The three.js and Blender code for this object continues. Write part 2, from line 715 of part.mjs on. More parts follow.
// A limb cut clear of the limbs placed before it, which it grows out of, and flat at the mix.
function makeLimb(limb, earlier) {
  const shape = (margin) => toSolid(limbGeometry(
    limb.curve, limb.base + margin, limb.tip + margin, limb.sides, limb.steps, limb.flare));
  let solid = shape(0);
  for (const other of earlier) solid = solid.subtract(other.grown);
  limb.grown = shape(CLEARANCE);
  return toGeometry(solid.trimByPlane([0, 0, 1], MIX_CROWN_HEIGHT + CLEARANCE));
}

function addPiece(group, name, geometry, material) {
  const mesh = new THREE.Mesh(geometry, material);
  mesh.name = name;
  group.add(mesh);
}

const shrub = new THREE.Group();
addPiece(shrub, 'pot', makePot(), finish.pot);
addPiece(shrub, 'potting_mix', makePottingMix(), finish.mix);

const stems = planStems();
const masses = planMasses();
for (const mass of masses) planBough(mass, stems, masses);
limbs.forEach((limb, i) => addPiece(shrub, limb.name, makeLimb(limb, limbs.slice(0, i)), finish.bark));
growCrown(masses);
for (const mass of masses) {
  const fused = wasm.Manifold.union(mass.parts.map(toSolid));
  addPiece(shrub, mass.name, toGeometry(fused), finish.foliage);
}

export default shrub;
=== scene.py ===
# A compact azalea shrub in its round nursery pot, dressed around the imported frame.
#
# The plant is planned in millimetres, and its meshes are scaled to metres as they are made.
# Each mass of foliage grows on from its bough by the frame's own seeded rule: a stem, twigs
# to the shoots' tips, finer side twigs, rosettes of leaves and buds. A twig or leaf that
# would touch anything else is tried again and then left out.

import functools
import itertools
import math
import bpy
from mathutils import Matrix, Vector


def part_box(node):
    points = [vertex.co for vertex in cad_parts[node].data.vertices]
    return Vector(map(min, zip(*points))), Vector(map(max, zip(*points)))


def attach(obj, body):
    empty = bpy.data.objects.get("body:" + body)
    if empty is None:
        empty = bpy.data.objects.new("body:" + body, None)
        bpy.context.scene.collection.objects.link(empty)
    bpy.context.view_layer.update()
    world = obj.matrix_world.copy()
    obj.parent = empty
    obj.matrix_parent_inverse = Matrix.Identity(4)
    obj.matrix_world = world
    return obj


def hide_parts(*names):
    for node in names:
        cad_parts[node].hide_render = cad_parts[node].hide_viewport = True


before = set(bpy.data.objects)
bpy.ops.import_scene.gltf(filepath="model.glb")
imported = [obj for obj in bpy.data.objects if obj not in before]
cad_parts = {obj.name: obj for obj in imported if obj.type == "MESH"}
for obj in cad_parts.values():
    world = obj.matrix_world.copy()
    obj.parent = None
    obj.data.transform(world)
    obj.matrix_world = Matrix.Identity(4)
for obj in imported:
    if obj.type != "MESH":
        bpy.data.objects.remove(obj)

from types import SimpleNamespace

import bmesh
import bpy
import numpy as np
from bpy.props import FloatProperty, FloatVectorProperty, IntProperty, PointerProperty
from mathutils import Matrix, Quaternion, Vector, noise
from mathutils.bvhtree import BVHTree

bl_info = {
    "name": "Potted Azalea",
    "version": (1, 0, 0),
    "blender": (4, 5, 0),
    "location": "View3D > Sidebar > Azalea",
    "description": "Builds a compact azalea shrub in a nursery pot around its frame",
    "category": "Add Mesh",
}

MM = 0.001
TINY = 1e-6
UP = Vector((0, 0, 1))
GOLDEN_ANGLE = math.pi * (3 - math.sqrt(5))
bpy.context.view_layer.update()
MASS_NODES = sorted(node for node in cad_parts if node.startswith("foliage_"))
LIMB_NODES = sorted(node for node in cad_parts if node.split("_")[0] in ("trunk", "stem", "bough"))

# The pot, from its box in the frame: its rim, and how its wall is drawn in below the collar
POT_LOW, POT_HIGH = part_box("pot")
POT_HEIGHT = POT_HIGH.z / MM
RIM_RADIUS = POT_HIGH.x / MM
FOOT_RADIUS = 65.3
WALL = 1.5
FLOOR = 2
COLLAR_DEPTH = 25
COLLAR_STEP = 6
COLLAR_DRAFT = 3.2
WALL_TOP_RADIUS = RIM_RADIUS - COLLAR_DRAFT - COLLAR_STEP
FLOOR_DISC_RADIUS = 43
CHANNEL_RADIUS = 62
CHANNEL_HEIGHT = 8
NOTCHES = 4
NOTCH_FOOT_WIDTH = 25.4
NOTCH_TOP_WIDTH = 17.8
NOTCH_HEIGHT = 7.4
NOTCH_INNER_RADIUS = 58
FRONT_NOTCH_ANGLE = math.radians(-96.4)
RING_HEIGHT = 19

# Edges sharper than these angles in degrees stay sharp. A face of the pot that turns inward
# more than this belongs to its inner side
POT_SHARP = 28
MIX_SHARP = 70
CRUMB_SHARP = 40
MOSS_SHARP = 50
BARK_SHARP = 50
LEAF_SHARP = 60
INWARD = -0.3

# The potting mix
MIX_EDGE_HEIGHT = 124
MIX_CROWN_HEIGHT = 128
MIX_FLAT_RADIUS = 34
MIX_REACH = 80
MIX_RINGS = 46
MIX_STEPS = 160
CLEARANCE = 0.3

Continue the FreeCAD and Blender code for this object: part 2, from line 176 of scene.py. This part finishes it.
- - -
__EXERCISE DETAILS__: Extract only the lines from the line with "function addPiece(group, name, geometry, material)" through the line with "cad_parts[node].hide_render = cad_parts[node].hide_viewport", keeping both end lines exactly as they are.

__OUTPUT BELOW__:
function addPiece(group, name, geometry, material) {
  const mesh = new THREE.Mesh(geometry, material);
  mesh.name = name;
  group.add(mesh);
}

const shrub = new THREE.Group();
addPiece(shrub, 'pot', makePot(), finish.pot);
addPiece(shrub, 'potting_mix', makePottingMix(), finish.mix);

const stems = planStems();
const masses = planMasses();
for (const mass of masses) planBough(mass, stems, masses);
limbs.forEach((limb, i) => addPiece(shrub, limb.name, makeLimb(limb, limbs.slice(0, i)), finish.bark));
growCrown(masses);
for (const mass of masses) {
  const fused = wasm.Manifold.union(mass.parts.map(toSolid));
  addPiece(shrub, mass.name, toGeometry(fused), finish.foliage);
}

export default shrub;
=== scene.py ===
# A compact azalea shrub in its round nursery pot, dressed around the imported frame.
#
# The plant is planned in millimetres, and its meshes are scaled to metres as they are made.
# Each mass of foliage grows on from its bough by the frame's own seeded rule: a stem, twigs
# to the shoots' tips, finer side twigs, rosettes of leaves and buds. A twig or leaf that
# would touch anything else is tried again and then left out.

import functools
import itertools
import math
import bpy
from mathutils import Matrix, Vector


def part_box(node):
    points = [vertex.co for vertex in cad_parts[node].data.vertices]
    return Vector(map(min, zip(*points))), Vector(map(max, zip(*points)))


def attach(obj, body):
    empty = bpy.data.objects.get("body:" + body)
    if empty is None:
        empty = bpy.data.objects.new("body:" + body, None)
        bpy.context.scene.collection.objects.link(empty)
    bpy.context.view_layer.update()
    world = obj.matrix_world.copy()
    obj.parent = empty
    obj.matrix_parent_inverse = Matrix.Identity(4)
    obj.matrix_world = world
    return obj


def hide_parts(*names):
    for node in names:
        cad_parts[node].hide_render = cad_parts[node].hide_viewport = True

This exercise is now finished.